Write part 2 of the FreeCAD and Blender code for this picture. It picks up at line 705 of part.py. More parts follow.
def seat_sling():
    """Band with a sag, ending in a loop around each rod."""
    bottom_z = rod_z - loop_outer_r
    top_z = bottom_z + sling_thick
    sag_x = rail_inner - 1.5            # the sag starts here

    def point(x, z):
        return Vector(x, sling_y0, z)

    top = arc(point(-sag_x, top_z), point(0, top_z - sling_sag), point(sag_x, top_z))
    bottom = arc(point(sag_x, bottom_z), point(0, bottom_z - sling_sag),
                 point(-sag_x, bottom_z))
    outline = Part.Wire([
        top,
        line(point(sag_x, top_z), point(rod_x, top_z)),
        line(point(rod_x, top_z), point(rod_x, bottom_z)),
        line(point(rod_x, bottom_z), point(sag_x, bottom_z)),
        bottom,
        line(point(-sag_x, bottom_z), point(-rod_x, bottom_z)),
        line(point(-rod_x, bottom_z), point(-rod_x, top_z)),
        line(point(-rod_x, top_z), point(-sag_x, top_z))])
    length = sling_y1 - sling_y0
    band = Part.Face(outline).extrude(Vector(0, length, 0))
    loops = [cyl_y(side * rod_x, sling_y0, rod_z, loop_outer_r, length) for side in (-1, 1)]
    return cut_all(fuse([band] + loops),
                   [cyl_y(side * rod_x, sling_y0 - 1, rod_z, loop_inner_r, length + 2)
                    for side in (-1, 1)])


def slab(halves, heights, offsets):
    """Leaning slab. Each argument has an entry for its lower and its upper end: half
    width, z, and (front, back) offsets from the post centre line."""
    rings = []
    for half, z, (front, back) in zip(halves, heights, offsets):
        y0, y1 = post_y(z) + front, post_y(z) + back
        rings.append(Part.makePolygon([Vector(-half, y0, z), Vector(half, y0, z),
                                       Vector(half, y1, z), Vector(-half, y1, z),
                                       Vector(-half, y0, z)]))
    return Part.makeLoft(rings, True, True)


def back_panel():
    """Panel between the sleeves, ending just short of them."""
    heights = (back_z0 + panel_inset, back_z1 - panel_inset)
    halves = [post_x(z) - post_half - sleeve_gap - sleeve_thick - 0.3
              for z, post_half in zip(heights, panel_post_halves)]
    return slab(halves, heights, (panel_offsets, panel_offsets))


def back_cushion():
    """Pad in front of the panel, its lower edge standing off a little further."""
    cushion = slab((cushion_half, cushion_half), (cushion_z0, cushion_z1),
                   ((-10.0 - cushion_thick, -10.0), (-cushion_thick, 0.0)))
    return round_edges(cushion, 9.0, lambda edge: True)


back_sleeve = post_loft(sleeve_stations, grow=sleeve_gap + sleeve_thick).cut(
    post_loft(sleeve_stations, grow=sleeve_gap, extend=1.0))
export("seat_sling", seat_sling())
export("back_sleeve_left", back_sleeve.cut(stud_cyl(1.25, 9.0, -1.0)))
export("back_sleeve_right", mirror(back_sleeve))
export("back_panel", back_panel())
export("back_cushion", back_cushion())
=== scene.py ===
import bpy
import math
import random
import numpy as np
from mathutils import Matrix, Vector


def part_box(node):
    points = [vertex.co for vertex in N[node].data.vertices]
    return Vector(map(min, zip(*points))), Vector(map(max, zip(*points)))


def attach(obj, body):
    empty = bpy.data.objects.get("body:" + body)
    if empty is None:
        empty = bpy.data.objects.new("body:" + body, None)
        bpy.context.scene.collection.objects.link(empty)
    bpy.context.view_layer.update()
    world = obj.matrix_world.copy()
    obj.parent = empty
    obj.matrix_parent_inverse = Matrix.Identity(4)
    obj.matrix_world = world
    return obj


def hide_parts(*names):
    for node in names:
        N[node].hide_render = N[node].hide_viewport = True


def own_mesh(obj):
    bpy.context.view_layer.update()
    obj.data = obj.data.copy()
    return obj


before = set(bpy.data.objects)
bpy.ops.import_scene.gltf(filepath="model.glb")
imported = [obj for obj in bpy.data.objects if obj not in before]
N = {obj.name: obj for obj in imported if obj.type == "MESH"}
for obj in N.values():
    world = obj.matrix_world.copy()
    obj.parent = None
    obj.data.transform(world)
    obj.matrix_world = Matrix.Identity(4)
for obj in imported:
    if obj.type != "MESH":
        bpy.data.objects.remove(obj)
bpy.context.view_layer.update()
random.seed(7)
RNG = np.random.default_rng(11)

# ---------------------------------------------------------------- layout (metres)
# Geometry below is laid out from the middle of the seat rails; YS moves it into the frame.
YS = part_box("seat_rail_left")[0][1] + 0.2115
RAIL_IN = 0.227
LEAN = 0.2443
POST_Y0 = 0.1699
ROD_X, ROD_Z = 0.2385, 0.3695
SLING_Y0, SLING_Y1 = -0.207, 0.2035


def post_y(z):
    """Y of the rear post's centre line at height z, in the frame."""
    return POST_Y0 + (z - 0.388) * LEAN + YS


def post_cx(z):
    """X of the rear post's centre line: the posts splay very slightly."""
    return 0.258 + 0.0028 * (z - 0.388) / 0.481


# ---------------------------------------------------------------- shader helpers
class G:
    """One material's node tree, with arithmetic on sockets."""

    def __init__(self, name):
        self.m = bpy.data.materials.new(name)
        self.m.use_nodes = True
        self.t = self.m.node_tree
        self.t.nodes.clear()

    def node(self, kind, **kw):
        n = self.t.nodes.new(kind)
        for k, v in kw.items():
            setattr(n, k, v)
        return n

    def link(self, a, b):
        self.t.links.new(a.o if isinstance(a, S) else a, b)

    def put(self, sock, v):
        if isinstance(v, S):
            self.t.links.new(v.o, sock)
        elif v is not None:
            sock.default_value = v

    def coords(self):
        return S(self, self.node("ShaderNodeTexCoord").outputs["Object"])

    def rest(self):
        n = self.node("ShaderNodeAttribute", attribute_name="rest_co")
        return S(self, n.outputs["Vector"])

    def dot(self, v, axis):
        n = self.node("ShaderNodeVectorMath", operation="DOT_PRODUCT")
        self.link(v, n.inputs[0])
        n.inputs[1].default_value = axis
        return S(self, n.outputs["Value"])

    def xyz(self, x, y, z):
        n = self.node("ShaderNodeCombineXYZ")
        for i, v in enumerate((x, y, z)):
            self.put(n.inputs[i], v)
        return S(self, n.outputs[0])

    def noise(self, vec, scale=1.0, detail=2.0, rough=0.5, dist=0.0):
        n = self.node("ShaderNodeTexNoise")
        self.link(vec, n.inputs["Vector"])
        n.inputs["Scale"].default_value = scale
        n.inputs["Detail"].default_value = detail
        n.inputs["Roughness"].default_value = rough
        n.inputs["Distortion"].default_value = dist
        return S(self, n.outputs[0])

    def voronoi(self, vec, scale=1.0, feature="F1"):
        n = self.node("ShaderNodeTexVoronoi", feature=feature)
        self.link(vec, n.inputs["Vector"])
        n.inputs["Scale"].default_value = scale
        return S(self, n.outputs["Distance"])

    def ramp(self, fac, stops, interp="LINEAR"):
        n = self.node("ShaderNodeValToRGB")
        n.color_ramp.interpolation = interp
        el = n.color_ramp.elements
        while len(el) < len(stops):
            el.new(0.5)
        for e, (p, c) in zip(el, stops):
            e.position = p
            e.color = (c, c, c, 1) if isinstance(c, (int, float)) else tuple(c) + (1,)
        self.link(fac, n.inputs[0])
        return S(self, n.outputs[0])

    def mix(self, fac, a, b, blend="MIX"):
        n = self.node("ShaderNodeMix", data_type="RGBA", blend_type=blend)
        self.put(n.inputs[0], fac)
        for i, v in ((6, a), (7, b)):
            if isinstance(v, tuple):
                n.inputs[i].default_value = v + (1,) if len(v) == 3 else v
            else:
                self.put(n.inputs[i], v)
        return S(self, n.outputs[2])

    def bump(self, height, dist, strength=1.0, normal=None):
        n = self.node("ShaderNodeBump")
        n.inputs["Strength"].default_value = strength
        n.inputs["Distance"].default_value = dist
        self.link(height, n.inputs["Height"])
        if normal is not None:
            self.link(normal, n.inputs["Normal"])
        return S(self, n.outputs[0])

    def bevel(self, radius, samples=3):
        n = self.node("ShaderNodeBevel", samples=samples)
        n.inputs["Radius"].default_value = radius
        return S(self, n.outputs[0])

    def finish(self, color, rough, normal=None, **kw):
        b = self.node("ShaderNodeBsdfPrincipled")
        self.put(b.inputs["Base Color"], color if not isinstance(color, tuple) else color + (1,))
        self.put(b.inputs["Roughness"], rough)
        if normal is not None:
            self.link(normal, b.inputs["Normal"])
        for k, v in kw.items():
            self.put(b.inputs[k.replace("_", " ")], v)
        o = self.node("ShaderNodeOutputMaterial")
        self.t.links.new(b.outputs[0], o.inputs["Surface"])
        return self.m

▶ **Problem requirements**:
Retype precisely, and only, the span of lines that opens at the line containing "back_sleeve = post_loft(sleeve_stations, grow=sleeve_gap" and closes at the line containing "before = set(bpy.data.objects)", both inclusive.

▶ **Expected answer**:
back_sleeve = post_loft(sleeve_stations, grow=sleeve_gap + sleeve_thick).cut(
    post_loft(sleeve_stations, grow=sleeve_gap, extend=1.0))
export("seat_sling", seat_sling())
export("back_sleeve_left", back_sleeve.cut(stud_cyl(1.25, 9.0, -1.0)))
export("back_sleeve_right", mirror(back_sleeve))
export("back_panel", back_panel())
export("back_cushion", back_cushion())
=== scene.py ===
import bpy
import math
import random
import numpy as np
from mathutils import Matrix, Vector


def part_box(node):
    points = [vertex.co for vertex in N[node].data.vertices]
    return Vector(map(min, zip(*points))), Vector(map(max, zip(*points)))


def attach(obj, body):
    empty = bpy.data.objects.get("body:" + body)
    if empty is None:
        empty = bpy.data.objects.new("body:" + body, None)
        bpy.context.scene.collection.objects.link(empty)
    bpy.context.view_layer.update()
    world = obj.matrix_world.copy()
    obj.parent = empty
    obj.matrix_parent_inverse = Matrix.Identity(4)
    obj.matrix_world = world
    return obj


def hide_parts(*names):
    for node in names:
        N[node].hide_render = N[node].hide_viewport = True


def own_mesh(obj):
    bpy.context.view_layer.update()
    obj.data = obj.data.copy()
    return obj


before = set(bpy.data.objects)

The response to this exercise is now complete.